My second hesitation is the one you can feel through the sequins if you sit with the movie for five minutes after it ends. The estate’s fingerprints are on this thing. The estate co-produced it. Michael’s son is an executive producer. The estate also paid for the reshoots after the original third act had to be reworked because of a settlement-related legal restriction. None of that automatically makes the movie dishonest, and I am not interested in doing that lazy internet thing where any admiration must be propaganda. But it does create a fair question: are we watching biography, tribute, or luxury-brand management with perfect sound mixing? The honest answer is probably some of all three. I liked the movie anyway. I am just not willing to pretend the question is not sitting there in mirrored aviators.

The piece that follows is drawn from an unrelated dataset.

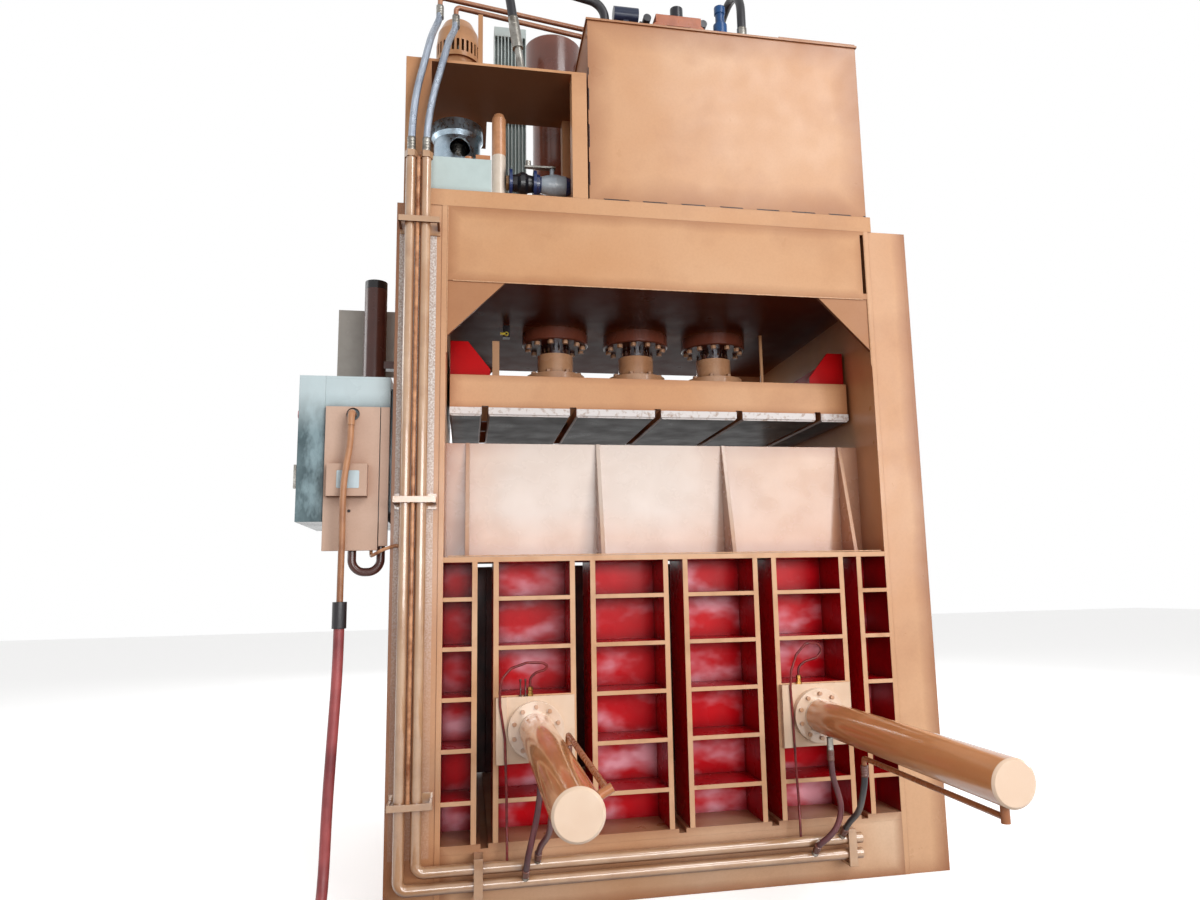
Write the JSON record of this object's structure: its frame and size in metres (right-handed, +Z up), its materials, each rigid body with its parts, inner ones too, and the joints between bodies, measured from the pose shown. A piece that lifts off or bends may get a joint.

The other thing I kept thinking, without spoiling the landing, is that this movie is very clearly about ascent, not aftermath. It stops before the later-life public wars, before the Neverland tabloid hurricane, and before his death. Part of that was a storytelling choice, part of it was the practical result of the legal mess that forced the film to drop its original later-era material. And yes, that had me wondering the whole drive home whether we are looking at the first chapter of a larger project. Officially, a sequel is still just a possibility. Unofficially, if this box office keeps moving like it has, I would not be shocked to see the studio come back for another round. Hollywood sees a runway and immediately starts pricing jet fuel.


My ranking: 8.0/10. It is slick, moving, a little too careful for its own good, and powered by a lead performance so convincing that halfway through I quit evaluating and just watched. That is rare. That is hard. And that is why, even with the missing pieces and the lingering questions, I had a terrific time with this movie.